Bear proofing your tent begins long before you drive the first stake into the ground. As you prepare for your trip, think about things that could draw a bear into camp and strategize how to eliminate or minimize them.
That could include buying gear that will help you make your camp set-up unattractive to bears. Safe food storage containers like the BearVault and bear spray can be key pieces to the puzzle of your bear proof tent! A high-powered flashlight is also a good piece to have in your arsenal. You could even consider an electric parameter if you’re going to an area that you feel requires a greater level of security.
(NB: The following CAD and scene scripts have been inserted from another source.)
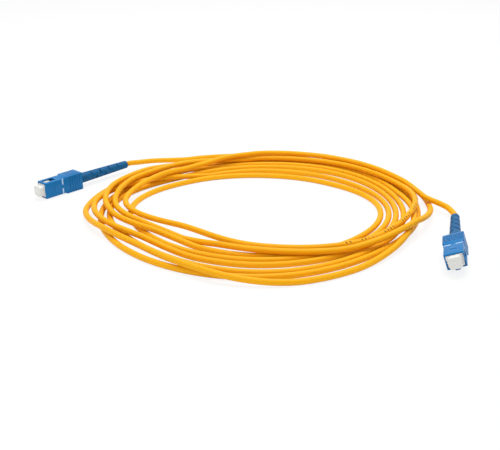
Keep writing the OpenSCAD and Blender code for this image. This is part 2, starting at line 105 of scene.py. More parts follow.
def plug_box(node):
    """Lowest and highest corner of a plug's node, in the plug's own space."""
    back = PLUG[node[-1]].inverted()
    points = [back @ p for p in node_points(node)]
    low = Vector([min(p[i] for p in points) for i in range(3)])
    high = Vector([max(p[i] for p in points) for i in range(3)])
    return low, high


# ---- Settings -----------------------------------------------------------------------


def colour(name, about, default):
    return FloatVectorProperty(
        name=name, description=about, default=default, subtype="COLOR", size=3, min=0, max=1
    )


def length(name, about, millimetres):
    return FloatProperty(
        name=name, description=about, default=millimetres * MM, unit="LENGTH", precision=5
    )


class CableSettings(bpy.types.PropertyGroup):
    diameter: length("Diameter", "Outer diameter of the jacket", 3.0)
    stack_rise: length("Stack rise", "Rise of a strand that lies straight on another", 3.15)
    beside: length("Side by side", "Strands this far apart pass without touching", 3.3)
    sides: IntProperty(name="Sides", description="Sides of the cable's tube", default=20, min=8)
    tint: colour("Jacket", "Colour of the jacket", (0.87, 0.40, 0.003))
    print_tint: colour("Ticks", "Colour of the plain ticks on the jacket", (0.10, 0.035, 0.01))


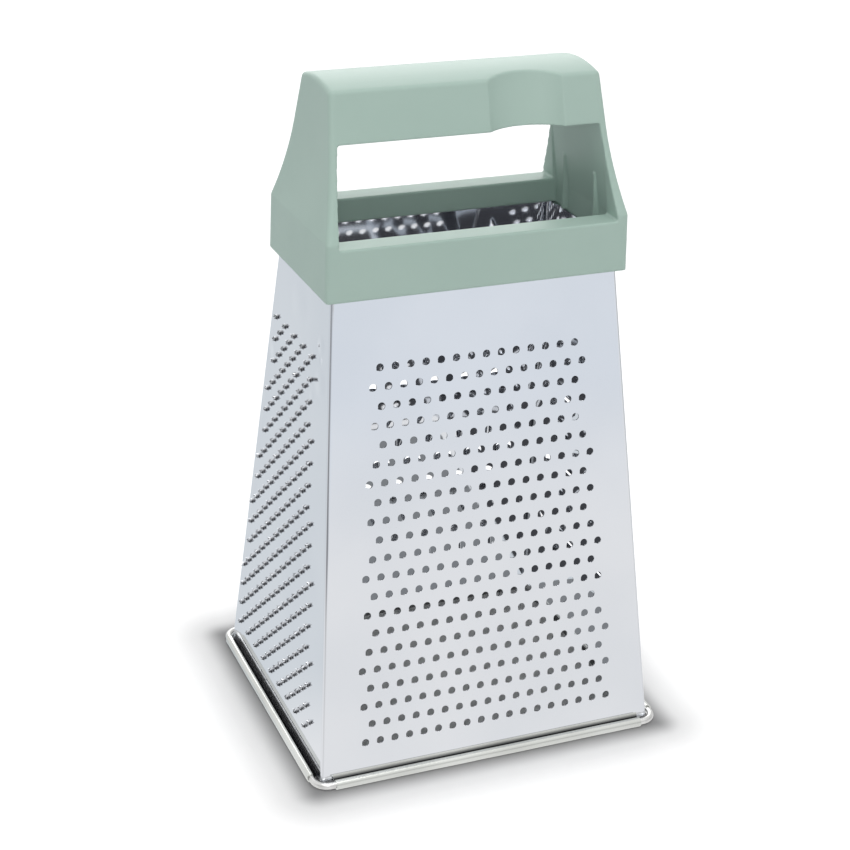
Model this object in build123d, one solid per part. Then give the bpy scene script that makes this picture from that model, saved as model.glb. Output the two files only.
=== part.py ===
"""Four-sided box grater: a folded sheet steel body, the wire ring rolled into its hem,
and a one-piece moulded handle that snaps over its top edge.

Millimetres, +Z up. The origin is on the floor, under the middle of the body.
The wide face with the fine round holes looks along -Y, the rasp looks along -X,
the coarse shredder along +Y and the slicer along +X.
"""
from build123d import *
import os
from math import acos, atan, atan2, cos, degrees, pi, sin, sqrt

os.makedirs("parts", exist_ok=True)

# Sheet body, outside sizes of its taper at the floor and at its top edge
base_width = 107.6
base_depth = 91.4
top_width = 86.0
top_depth = 42.8
body_top = 154.6
sheet = 0.4
fold_radius = 1.3
body_foot = 1.6
side_edge_drop = 4.0

# Each field starts foot up its sheet and ends head short of the sheet's top edge. It keeps
# the margins to the folds at its lowest and at its highest row.

# Fine face: plain round holes in staggered rows
fine_hole = 2.2
fine_pitch = 4.64
fine_row_pitch = 5.65
fine_foot = 11.6
fine_head = 30.0
fine_margin_low = 11.4
fine_margin_high = 12.8

# Rasp: burst nail holes on small cones
rasp_pitch = 8.16
rasp_row_pitch = 3.5
rasp_foot = 10.9
rasp_head = 30.6
rasp_margin_low = 6.6
rasp_margin_high = 9.9
rasp_shift = 4.5
rasp_base = 3.0
rasp_tip = 1.9
rasp_height = 1.0
rasp_hole = 1.3

# Coarse shredder: hooded teeth with their mouths to the top
tooth_pitch = 10.8
tooth_row_pitch = 9.6
tooth_foot = 23.0
tooth_head = 34.0
tooth_margin = 11.0
tooth_mouth = 5.8
tooth_length = 6.6
tooth_sink = 1.1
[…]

So before you head out, make sure you have all the pieces you need. Then, when you get to your destination, putting it all together will be a breeze.
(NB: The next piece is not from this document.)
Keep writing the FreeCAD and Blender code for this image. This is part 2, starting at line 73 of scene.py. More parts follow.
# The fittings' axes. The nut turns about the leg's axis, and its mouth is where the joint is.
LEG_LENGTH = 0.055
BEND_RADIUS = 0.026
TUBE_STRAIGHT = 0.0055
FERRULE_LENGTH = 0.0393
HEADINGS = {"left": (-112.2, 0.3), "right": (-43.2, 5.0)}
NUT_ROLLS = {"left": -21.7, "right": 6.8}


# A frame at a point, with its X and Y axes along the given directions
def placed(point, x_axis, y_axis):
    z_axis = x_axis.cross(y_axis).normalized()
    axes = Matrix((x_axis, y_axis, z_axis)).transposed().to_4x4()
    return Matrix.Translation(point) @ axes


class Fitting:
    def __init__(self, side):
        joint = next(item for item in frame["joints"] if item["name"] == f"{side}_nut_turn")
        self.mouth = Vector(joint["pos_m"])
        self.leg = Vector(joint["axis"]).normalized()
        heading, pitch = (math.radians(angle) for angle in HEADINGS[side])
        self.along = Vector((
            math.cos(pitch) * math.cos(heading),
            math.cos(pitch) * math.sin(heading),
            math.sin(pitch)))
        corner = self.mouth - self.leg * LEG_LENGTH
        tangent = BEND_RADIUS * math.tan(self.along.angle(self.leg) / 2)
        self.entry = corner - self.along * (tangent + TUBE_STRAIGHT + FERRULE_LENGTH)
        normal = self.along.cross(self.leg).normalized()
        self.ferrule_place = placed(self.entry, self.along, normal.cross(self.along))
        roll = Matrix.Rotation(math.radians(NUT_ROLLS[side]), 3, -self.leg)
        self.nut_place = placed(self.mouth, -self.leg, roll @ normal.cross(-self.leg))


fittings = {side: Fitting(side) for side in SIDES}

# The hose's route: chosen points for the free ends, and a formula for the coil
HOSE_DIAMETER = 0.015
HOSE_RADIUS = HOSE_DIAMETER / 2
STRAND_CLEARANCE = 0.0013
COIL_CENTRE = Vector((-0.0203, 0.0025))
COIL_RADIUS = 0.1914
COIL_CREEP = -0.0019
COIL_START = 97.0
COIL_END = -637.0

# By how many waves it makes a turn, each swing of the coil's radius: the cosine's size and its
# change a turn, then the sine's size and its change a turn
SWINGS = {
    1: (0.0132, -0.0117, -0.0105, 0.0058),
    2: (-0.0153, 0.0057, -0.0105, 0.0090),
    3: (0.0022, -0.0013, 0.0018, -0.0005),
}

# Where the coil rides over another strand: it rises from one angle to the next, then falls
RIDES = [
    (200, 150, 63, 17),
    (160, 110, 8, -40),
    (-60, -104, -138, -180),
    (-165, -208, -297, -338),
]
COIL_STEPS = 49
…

How to bear proof any tent
Having all the right gear on hand makes bear proofing your tent simple. Here’s a step-by-step guide to bear proofing any tent:
1. Choose the right spot
The first thing you’ll want to do is keep bear behavior in mind as you scout out the best place to pitch your tent. Sleeping in a blueberry patch would definitely not be bear proofing your tent! Having clear lines of sight in all directions is a good thing. You’ll also want to make sure you don’t see lots of bear signs like fresh scat or claw marks in tree bark.
2. Leave your food during set-up
Before you set up your tent, stash your food at least 70 paces away. That will help keep you safe while your attention is on your work. This is where you’ll keep it overnight too, so make sure you can remember where it is!
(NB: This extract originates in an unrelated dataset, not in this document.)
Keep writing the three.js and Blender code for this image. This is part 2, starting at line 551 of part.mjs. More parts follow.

3. Cook away from the tent
When you’re all set for sleeping and hunger strikes, you’ll want to cook away from your tent. Notice the direction of any breeze and cook downwind. You don’t want the scents from your tasty dinner wafting over your tent and bathing it in attractive smells.
4. Clean up
Clean cooking equipment with bio-safe soap to remove odors. Pick up any bags and wrappers and stash them with the rest of your food. It’s not only for your safety, but also part of leaving no trace.
5. Store all attractants with food stash
Wrappers and rags should be stored with your food stash overnight. If you have any spills and can spare the food laden clothing, stash those too! You don’t want to fall asleep smelling like chicken curry!
6. Keep bear spray and your flashlight handy
When it’s finally time to crawl into your bag, just keep your bear spray handy as an extra precaution. With all that great bear proofing you’ve done, you’re not likely to need it. There’s no need to stash it, though, so having it by your side will help you sleep easier.
More ways to bear proof your tent
The steps listed above are the “Must-Do’s” of camping in bear country if you want to avoid a midnight visitor. But if you’re game for some extra steps, you can consider adding these to your process.
1. Set up a bear alarm
There are a variety of tripwire alarms on the market that are fairly simple to erect. Having the assurance that any bear approaching will be met with loud noises could help you sleep easier. You’ll definitely wake up too, and will be ready to handle the situation.
2. Use a hotwire perimeter
Similarly, purchasing a solar or battery powered electric fence can ensure you have zero interactions with bears overnight. There are even options that are lightweight enough to tempt backpackers, so it doesn’t have to be a system that takes up a lot of space and weighs a lot.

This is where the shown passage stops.